Objective: Quote, with no changes, the lines that run from the top of the material to the line with "The broad, torn spines that", both included.

Supplied information:
......

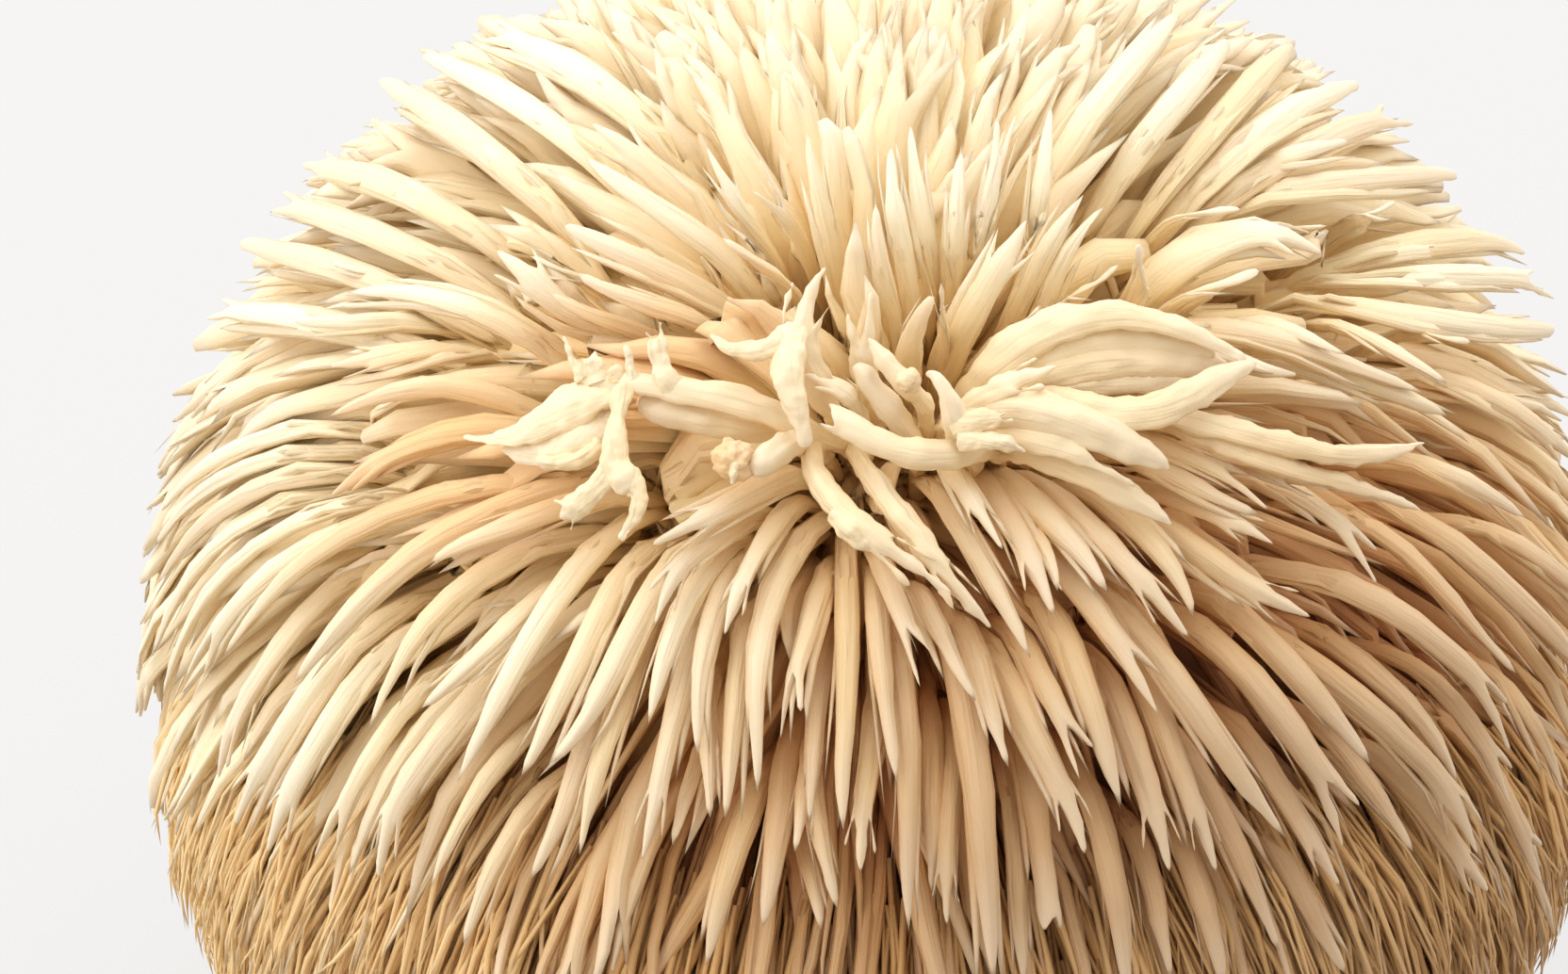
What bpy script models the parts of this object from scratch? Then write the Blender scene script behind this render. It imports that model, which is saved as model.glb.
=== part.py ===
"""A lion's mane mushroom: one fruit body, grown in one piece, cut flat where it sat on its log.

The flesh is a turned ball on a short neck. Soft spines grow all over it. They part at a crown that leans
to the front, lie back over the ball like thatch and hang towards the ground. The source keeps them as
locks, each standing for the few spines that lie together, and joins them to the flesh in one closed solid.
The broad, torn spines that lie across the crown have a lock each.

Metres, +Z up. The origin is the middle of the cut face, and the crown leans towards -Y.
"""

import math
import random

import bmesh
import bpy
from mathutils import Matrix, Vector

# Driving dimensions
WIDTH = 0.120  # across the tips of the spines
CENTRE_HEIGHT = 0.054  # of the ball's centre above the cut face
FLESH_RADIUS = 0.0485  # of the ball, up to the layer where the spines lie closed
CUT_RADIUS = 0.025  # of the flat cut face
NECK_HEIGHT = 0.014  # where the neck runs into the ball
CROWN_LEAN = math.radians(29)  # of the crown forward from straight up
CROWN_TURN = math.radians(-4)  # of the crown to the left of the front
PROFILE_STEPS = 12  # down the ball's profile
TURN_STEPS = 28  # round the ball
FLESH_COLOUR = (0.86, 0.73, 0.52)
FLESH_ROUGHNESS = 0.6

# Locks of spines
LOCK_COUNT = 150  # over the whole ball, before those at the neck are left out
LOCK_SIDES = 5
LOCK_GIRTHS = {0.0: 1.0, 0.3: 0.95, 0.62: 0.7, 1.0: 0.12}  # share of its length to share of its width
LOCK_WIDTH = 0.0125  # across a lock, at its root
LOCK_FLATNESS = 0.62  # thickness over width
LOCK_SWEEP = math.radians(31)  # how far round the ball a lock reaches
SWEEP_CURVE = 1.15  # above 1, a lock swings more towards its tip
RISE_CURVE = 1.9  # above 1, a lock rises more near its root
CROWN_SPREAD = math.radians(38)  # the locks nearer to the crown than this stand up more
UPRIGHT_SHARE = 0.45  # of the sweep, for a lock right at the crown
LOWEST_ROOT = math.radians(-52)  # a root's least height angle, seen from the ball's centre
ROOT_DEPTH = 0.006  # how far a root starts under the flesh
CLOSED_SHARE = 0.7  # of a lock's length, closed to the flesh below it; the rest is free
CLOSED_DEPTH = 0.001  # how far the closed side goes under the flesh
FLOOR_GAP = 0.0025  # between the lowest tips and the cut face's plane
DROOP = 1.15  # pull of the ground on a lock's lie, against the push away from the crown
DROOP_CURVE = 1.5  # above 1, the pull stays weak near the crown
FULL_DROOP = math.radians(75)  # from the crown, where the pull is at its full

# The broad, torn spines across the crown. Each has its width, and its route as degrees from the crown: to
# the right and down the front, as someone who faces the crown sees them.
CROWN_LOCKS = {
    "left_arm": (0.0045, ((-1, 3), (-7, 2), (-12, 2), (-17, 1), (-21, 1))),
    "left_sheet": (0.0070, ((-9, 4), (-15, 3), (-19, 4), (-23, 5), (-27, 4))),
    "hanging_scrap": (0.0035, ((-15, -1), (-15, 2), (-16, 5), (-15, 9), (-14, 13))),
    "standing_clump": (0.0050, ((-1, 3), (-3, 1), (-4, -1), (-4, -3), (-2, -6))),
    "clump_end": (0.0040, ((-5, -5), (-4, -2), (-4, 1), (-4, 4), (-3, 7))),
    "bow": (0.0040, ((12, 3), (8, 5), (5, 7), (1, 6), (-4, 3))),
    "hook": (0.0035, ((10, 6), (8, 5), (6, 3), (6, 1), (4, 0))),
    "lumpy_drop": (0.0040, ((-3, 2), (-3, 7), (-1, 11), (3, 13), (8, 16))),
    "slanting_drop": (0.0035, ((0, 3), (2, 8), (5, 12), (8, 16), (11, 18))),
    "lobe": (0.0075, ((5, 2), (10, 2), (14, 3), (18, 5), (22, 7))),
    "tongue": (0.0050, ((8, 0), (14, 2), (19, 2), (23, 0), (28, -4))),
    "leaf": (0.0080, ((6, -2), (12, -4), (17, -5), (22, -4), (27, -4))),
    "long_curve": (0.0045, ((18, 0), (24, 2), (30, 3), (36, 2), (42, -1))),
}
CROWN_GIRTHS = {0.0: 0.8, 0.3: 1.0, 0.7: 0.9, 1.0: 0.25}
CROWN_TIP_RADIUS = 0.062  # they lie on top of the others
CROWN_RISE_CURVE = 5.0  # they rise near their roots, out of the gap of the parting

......

Full output:
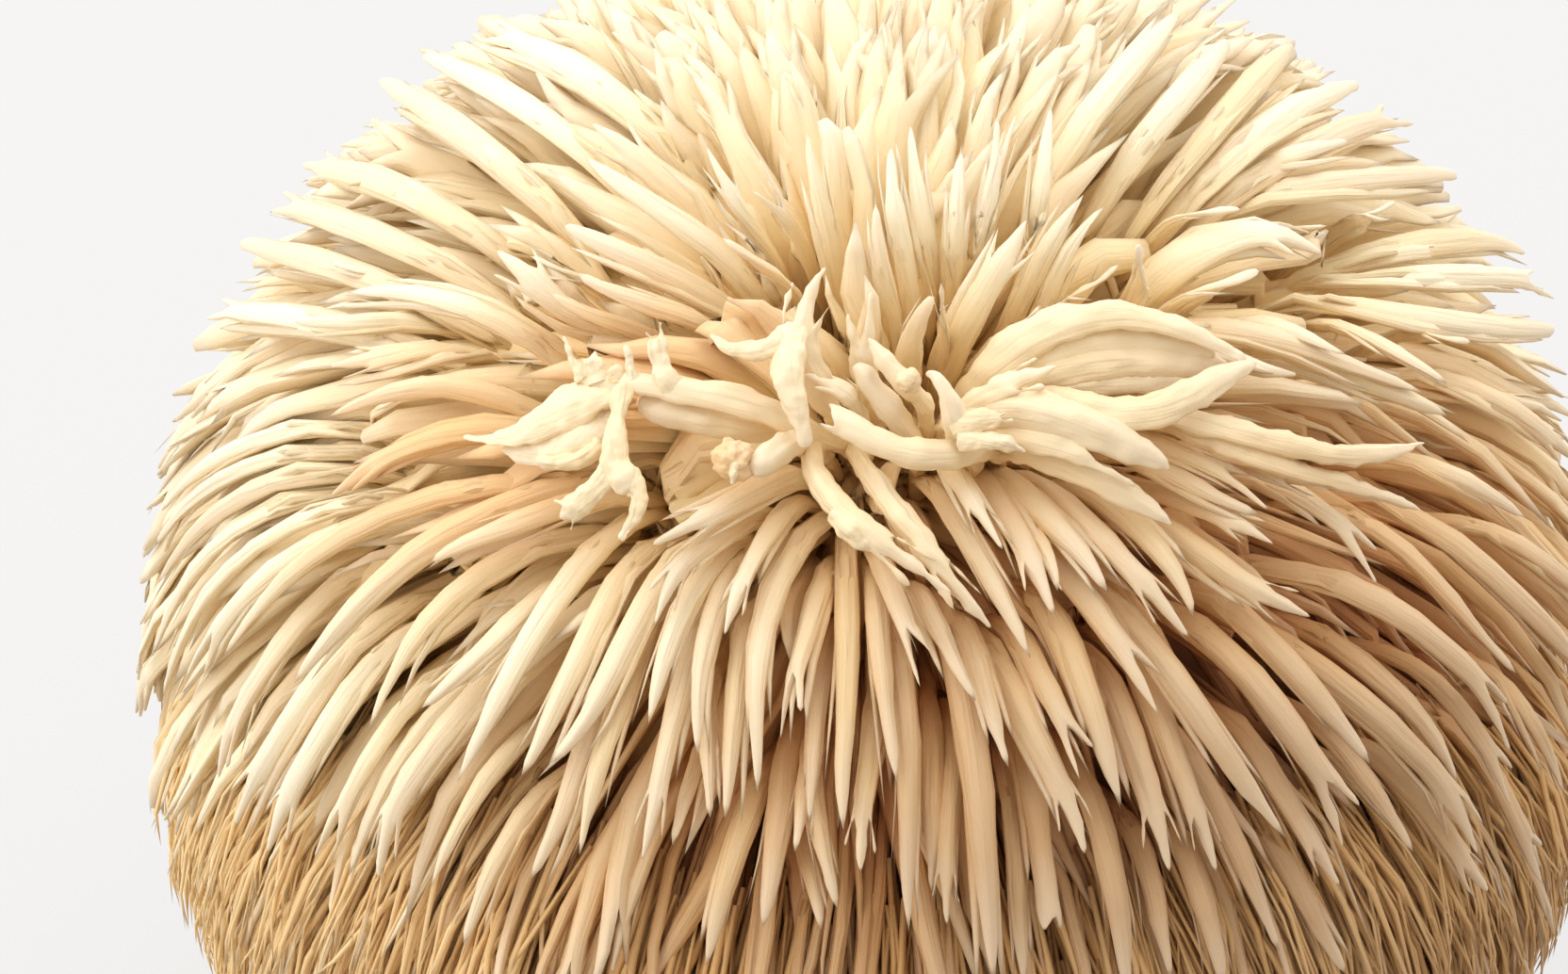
What bpy script models the parts of this object from scratch? Then write the Blender scene script behind this render. It imports that model, which is saved as model.glb.
=== part.py ===
"""A lion's mane mushroom: one fruit body, grown in one piece, cut flat where it sat on its log.

The flesh is a turned ball on a short neck. Soft spines grow all over it. They part at a crown that leans
to the front, lie back over the ball like thatch and hang towards the ground. The source keeps them as
locks, each standing for the few spines that lie together, and joins them to the flesh in one closed solid.
The broad, torn spines that lie across the crown have a lock each.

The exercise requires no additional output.